Giving the user a fast browsing experience is more important than ever, especially with mobile devices that have slow transmission capabilities and comparatively slow processors. Fortunately, there are also more tools than ever which can help you to analyze why your site is running slowly. You can search for "website speed analyzer" and find several. They will give you advice on how to change your site and will probably even give a decent, quick explanation of what each of those things means. Most of the tweaks you can make are things that you'll see in lessons 7 & 4. You won't know how to configure the server yet in order to implement any recommended "server-side" changes, but we will see that in the lessons following. And the good news is that most of the time, the server has already been configured well enough and the most effective changes you can make are "client-side" changes, such as changes to HTML/CSS/JS.

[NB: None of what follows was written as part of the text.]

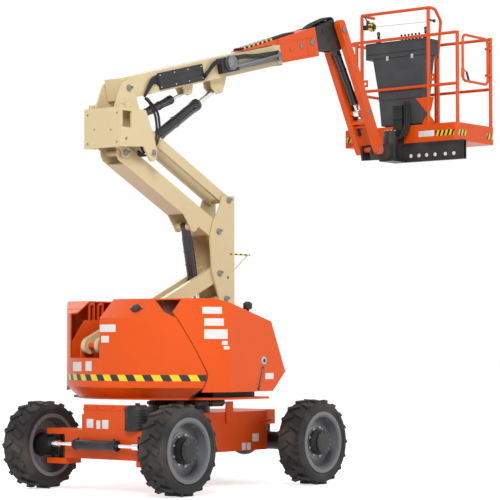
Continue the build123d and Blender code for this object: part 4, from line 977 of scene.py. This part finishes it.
def console_details():
    """Lid, seams, switches, sticks, stop button and latches of the console."""
    low, high = Vector(CONSOLE_BOX[0]), Vector(CONSOLE_BOX[1])
    top = high.z
    pieces = [raw_block("lid", (low.x - 0.006, low.y - 0.006, top - 0.030),
                        (high.x + 0.004, high.y + 0.006, top - 0.012), 0.006),
              raw_block("lid", (low.x + 0.02, low.y + 0.03, top - 0.014),
                        (high.x - 0.02, high.y - 0.03, top + 0.004), 0.008)]
    settle(joined("console_lid", pieces), CONSOLE, "platform")
    seams = [(low.y + 0.01, high.y - 0.01, top - 0.135, top - 0.127)]
    for z in (top - 0.185, top - 0.536, top - 0.660):
        taper = (top - 0.185 - z) / 0.77
        near, far = BOOM_Y - 0.315 + 0.068 * taper, BOOM_Y + 0.394 - 0.116 * taper
        seams.append((near + 0.004, far - 0.004, z - 0.006, z + 0.004))
    pieces = [raw_block("seam", (low.x - 0.0035, y0, z0), (low.x + 0.10, y1, z1), 0.002)
              for y0, y1, z0, z1 in seams]
    settle(joined("console_seams", pieces), BLACK_STEEL, "platform")
    pieces = []
    for step in range(6):
        at = Vector((low.x + 0.060, low.y + 0.115 + 0.048 * step, top + 0.002))
        pieces.append(bar(at, UP, 0, 0.016, 0.015, 20, 0.002))
        pieces.append(raw_round("switch", at + UP * 0.012, at + Vector((-0.014, 0, 0.056)), 0.007, 14, 0.002))
        pieces.append(raw_ball(at + Vector((-0.015, 0, 0.060)), 0.013, 16))
    for y in (low.y + 0.052, high.y - 0.12):
        at = Vector((low.x + 0.085, y, top))
        pieces.append(bar(at, UP, 0, 0.022, 0.034, 28, 0.006))
        pieces.append(bar(at, UP, 0.018, 0.085, 0.012, 16, 0.002))
        pieces.append(raw_round("stick", at + UP * 0.060, at + Vector((-0.004, 0, 0.118)), 0.017, 20, 0.005))
        pieces.append(raw_ball(at + Vector((-0.004, 0, 0.120)), 0.021, 24))
    settle(joined("console_switches", pieces), BLACK_GLOSS, "platform")
    at = Vector((high.x - 0.06, low.y + 0.10, top))
    stop = [bar(at, UP, 0, 0.012, 0.026, 28, 0.002), bar(at, UP, 0.010, 0.028, 0.018, 28, 0.006)]
    settle(joined("console_stop_button", stop), RED, "platform")
    pieces = [raw_block("latch", (low.x - 0.008, y - 0.016, top - 0.215),
                        (low.x + 0.002, y + 0.016, top - 0.165), 0.003)
              for y in (low.y + 0.18, high.y - 0.30)]
    settle(joined("console_latches", pieces), ZINC, "platform")


def hoop_wire():
    """Trip wire strung behind the guard hoop, between a striped disc switch and an eye."""
    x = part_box("rails_rear")[0][0] + 0.024
    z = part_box("guard_hoop")[1][2] - 0.154
    disc = Vector((x + 0.02, SLEW.y + 0.706, z))
    eye = Vector((x + 0.09, SLEW.y - 0.090, z))
    face = bar(disc, ACROSS, -0.022, 0.022, 0.052, 40, 0.004)
    settle(joined("trip_switch_disc", [face]), HAZARD_DISC, "platform")
    pieces = [bar(disc, ACROSS, -0.040, -0.020, 0.026, 28, 0.003),
              bar(disc, ACROSS, 0.020, 0.110, 0.030, 28, 0.004),
              raw_block("body", disc + Vector((-0.030, 0.040, -0.012)),
                        disc + Vector((0.012, 0.062, 0.075)), 0.004),
              raw_pipe("body", [disc + Vector((0.0, 0.05, 0.05)), disc + Vector((-0.006, 0.070, 0.085)),
                                disc + Vector((-0.008, 0.095, 0.122))], 0.007)]
    settle(joined("trip_switch_body", pieces), BLACK_STEEL, "platform")
    sag = disc.lerp(eye + Vector((-0.01, 0, -0.010)), 0.5)
    wire = raw_pipe("trip_wire", [disc - ACROSS * 0.030, sag, eye], 0.0028, resolution=4, caps=False)
    settle(wire, ZINC, "platform")
    pieces = [bar(eye, ACROSS, -0.012, 0.012, 0.018, 24, 0.003),
              raw_block("eye", eye + Vector((-0.105, -0.006, -0.009)), eye + Vector((-0.008, 0.006, 0.009)), 0.002)]
    settle(joined("trip_wire_eye", pieces), BLACK_STEEL, "platform")


def kick_details():
    """Blank plate and striped bands on the kick plates."""
    low, high = Vector(KICK[0]), Vector(KICK[1])
    z0, z1 = low.z + 0.055, low.z + 0.118
    proud = 0.0014
    x, y = low.x, low.y
    flush_plate("kick_plate_blank", (x - proud, SLEW.y - 0.165, z0 + 0.002),
                (x + 0.001, SLEW.y + 0.042, z1 + 0.004), WHITE_PLATE, "platform")
    for name, y0, y1 in (("kick_band_rear", y + 0.032, SLEW.y - 0.180),
                         ("kick_band_rear_far", high.y - 0.165, high.y - 0.032)):
        band = raw_block(name, (x - proud, y0, z0), (x + 0.001, y1, z1), 0)
        settle(joined(name, [band]), HAZARD_KICK_Y, "platform")
    for name, x0, x1 in (("kick_band_near_left", x + 0.032, x + 0.190),
                         ("kick_band_near_right", high.x - 0.150, high.x - 0.032)):
        band = raw_block(name, (x0, y - proud, z0), (x1, y + 0.001, z1), 0)
        settle(joined(name, [band]), HAZARD_KICK_X, "platform")


def rail_gussets():
    """Welded gussets at the feet of the posts, and the plate that carries the hoop's stay."""
    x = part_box("rails_rear")[0][0] + 0.020
    deck = DECK[1][2]
    gusset_z = deck + 0.245
    pieces = []
    for y in (SLEW.y - 0.075, SLEW.y + 0.830):
        for side in (-1, 1):
            middle = Vector((x, y + side * 0.048, gusset_z))
            half = Vector((0.004, 0.030, 0.050))
            web = raw_block("gusset", middle - half, middle + half, 0)
            for vertex in web.data.vertices:
                if (vertex.co.y - y) * side > 0.05 and vertex.co.z > gusset_z:
                    vertex.co.z -= 0.075
            pieces.append(web)
    settle(joined("post_gussets", pieces), ORANGE, "platform")
    middle = Vector((x, SLEW.y - 0.026, deck + 0.421))
    half = Vector((0.004, 0.12, 0.0775))
    plate = raw_block("plate", middle - half, middle + half, 0)
    for vertex in plate.data.vertices:
        if vertex.co.z < middle.z:
            vertex.co.y = SLEW.y - 0.075 + (0.035 if vertex.co.y > middle.y else -0.030)
    settle(joined("stay_plate", [plate]), ORANGE, "platform")


def post_caps():
    """Caps of the guard rail's posts, and the gate's latch."""
    low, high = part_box("rails_front")
    pieces = []
    for x in (high[0] - 0.020, DECK[0][0] + 0.060):
        pieces.append(bar(Vector((x, low[1] + 0.024, high[2])), UP, -0.012, 0.001, 0.0225, 24, 0.003))
    settle(joined("post_caps", pieces), ORANGE, "platform")
    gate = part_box("gate")
    at = Vector((gate[0][0] + 0.015, (gate[0][1] + gate[1][1]) / 2, 4.33))
    pieces = [bar(at, UP, -0.05, 0.05, 0.019, 24, 0.003),
              raw_pipe("latch", [at + Vector((0.012, 0, 0.03)), at + Vector((0.055, 0, 0.030)),
                                 at + Vector((0.095, 0, 0.0)), at + Vector((0.115, 0, -0.055))], 0.008)]
    settle(joined("gate_latch_bar", pieces), ORANGE, "gate")
    grip = [raw_round("grip", at + Vector((0.075, 0, 0.018)), at + Vector((0.122, 0, -0.075)), 0.0125, 20, 0.004)]
    settle(joined("gate_latch_grip", grip), BLACK_GLOSS, "gate")


def mount_details():
    """Ringed beam face, ribs, bolts and hoses of the mount under the platform."""
    axis = pivot("platform_rotate")
    post_x = DECK[0][0] - 0.035
    pieces = []
    for angle in shares(8):
        at = axis + Vector((0.056 * math.cos(angle), 0.056 * math.sin(angle), 0.240))
        pieces.append(bar(at, UP, -0.002, 0.009, 0.0075, 6, 0.001))
    settle(joined("rotator_bolts", pieces), ZINC, "platform")
    # beam: raised rings round the pale discs in its web, and its flanges; the discs are painted light, the bright
    # backdrop seen through the holes
    face = DECK[0][0] - 0.012
    holes = [Vector((face, SLEW.y + y, 3.425)) for y in (0.137, 0.030, -0.072, -0.184, -0.318, -0.429)]
    pieces = [raw_ring(hole, (0, math.pi / 2, 0), 0.024, 0.0035, 40) for hole in holes]
    for z in (3.375, 3.545):
        pieces.append(raw_block("flange", (face - 0.006, SLEW.y - 0.545, z - 0.005),
                                (face + 0.02, SLEW.y + 0.385, z + 0.005), 0.002))
    settle(joined("beam_rings", pieces), BLACK_STEEL, "platform")
    # pale discs in the holes: painted light that stands in for the bright backdrop seen through them
    painted_backdrop_discs = [bar(hole, Vector((1, 0, 0)), -0.0015, 0.002, 0.021, 40, 0.0005) for hole in holes]
    settle(joined("beam_holes", painted_backdrop_discs), WHITE_PLATE, "platform")
    # upright's ribs and the pipes beside it
    pieces = [raw_block("rib", (post_x - 0.012, BOOM_Y - 0.066, z),
                        (post_x + 0.03, BOOM_Y + 0.066, z + 0.010), 0.002)
              for z in (3.60, 3.72, 3.84, 3.96)]
    settle(joined("mount_ribs", pieces), BLACK_STEEL, "platform")
    pieces = []
    for index in range(4):
        y = BOOM_Y - 0.085 - 0.020 * index
        pieces += hose([Vector((axis.x + 0.06, BOOM_Y - 0.05 - 0.01 * index, 3.62)),
                        Vector((axis.x + 0.085, y, 3.66)), Vector((post_x - 0.01, y - 0.02, 3.74)),
                        Vector((post_x + 0.010, y - 0.01, 3.90)), Vector((post_x + 0.012, y, 4.03))], 0.009)
    settle(joined("mount_hoses", pieces), HOSE, "platform")


FLOOR_GLOW = 0.66               # white floor, with the object's shadow kept
WORLD_LIGHT = 0.36


def seen_directly(tree):
    """1 for a ray from the camera or a glossy reflection, 0 for light that falls on the object."""
    path = tree.nodes.new("ShaderNodeLightPath").outputs
    return number(tree, "MAXIMUM", path["Is Camera Ray"], path["Is Glossy Ray"])


def stage():
    """Pale floor and white surroundings."""
    clear()
    bpy.ops.mesh.primitive_plane_add(size=120, location=(0, 0, -0.001))
    floor = bpy.context.active_object
    floor.name = "floor"
    material, tree, shader = principled("pale_floor")
    feed(tree, shader.inputs["Base Color"], (0.92, 0.92, 0.92, 1))
    feed(tree, shader.inputs["Roughness"], 0.95)
    glow = tree.nodes.new("ShaderNodeEmission")
    feed(tree, glow.inputs["Color"], (1, 1, 1, 1))
    feed(tree, glow.inputs["Strength"], number(tree, "MULTIPLY", seen_directly(tree), FLOOR_GLOW))
    both = tree.nodes.new("ShaderNodeAddShader")
    feed(tree, both.inputs[0], shader.outputs["BSDF"])
    feed(tree, both.inputs[1], glow.outputs["Emission"])
    feed(tree, tree.nodes["Material Output"].inputs["Surface"], both.outputs["Shader"])
    floor.data.materials.append(material)

    world = bpy.data.worlds.new("studio")
    bpy.context.scene.world = world
    world.use_nodes = True
    tree = world.node_tree
    blend = tree.nodes.new("ShaderNodeMixShader")
    feed(tree, blend.inputs["Fac"], seen_directly(tree))
    for slot, back, strength in ((1, tree.nodes["Background"], WORLD_LIGHT),
                                 (2, tree.nodes.new("ShaderNodeBackground"), 1.0)):
        feed(tree, back.inputs["Color"], (1, 1, 1, 1))
        feed(tree, back.inputs["Strength"], strength)
        feed(tree, blend.inputs[slot], back.outputs["Background"])
    feed(tree, tree.nodes["World Output"].inputs["Surface"], blend.outputs["Shader"])


def area(name, place, target, size, power):
    data = bpy.data.lights.new(name, "AREA")
    data.size = size
    data.energy = power
    lamp = bpy.data.objects.new(name, data)
    lamp.location = place
    lamp.rotation_euler = (Vector(target) - Vector(place)).to_track_quat("-Z", "Y").to_euler()
    bpy.context.scene.collection.objects.link(lamp)


def studio():
    middle = (0, 0, 2.2)
    area("key", (-11, -7, 10), middle, 5, 1350)
    area("fill", (6, -12, 6), middle, 6, 330)
    area("rim_light", (4, 10, 9), middle, 6, 350)


CAMERA_PLACE = (-15.9655, -12.3315, 1.344)
CAMERA_YAW = 51.21              # from +Y towards +X
CAMERA_PITCH = 2.684


def camera():
    data = bpy.data.cameras.new("camera")
    data.lens = 143.1
    data.sensor_width = 36
    eye = bpy.data.objects.new("camera", data)
    eye.location = CAMERA_PLACE
    eye.rotation_euler = (math.radians(90 + CAMERA_PITCH), 0, math.radians(-CAMERA_YAW))
    bpy.context.scene.collection.objects.link(eye)
    bpy.context.scene.camera = eye


tail_details()
tail_seams()
hood_details()
swing_drive()
canister()
front_details()
steering_details()
for wheel in WHEELS:
    wheel_details(wheel, 1 if wheel.endswith("left") else -1)
tower_pins()
striped_bracket()
carrier_fittings()
for cylinder, ports in CYLINDER_PORTS.items():
    cylinder_details(cylinder, ports)
carrier_hoses()
mid_arm_hoses()
boom_details()
fly_details()
jib_head_details()
jib_details()
console_details()
hoop_wire()
kick_details()
rail_gussets()
post_caps()
mount_details()
stage()
studio()
camera()
bpy.context.scene.view_settings.view_transform = "Standard"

Sending information with a request

The last part of Lezione 7 deals with sending information to the server. Imagine you are logging into a website and you are sending your username and password. That is included in the request. Where should it go? That's a good question with a few valid answers, but the designers of HTTP suggest that it goes in the body/payload area of the request (usually; see next paragaph), something like this:

GET /loginPage.html HTTP/1.1
ExpectedResponseType: text/html

JoeBlow
goNoles!

This example is actually incorrect for a few reasons. For one, there are several types of requests and "GET" requests shouldn't have a body. For example, there is a "PUT", though it is actually fairly uncommon and "POST" is used where you might think something like "PUT" would be appropriate; it's just an unfortunate consequence of history.

Anyway, you can read more about the types of requests and how to send information by reading that last part of the PDF. However, you may only get a vague feel for the material right now, and that's fine. It will be reinforced and developed further in later lessons, and you will get a chance to work with this information being sent (e.g. receive someone's username+password and do something with it), which will solidify the concept.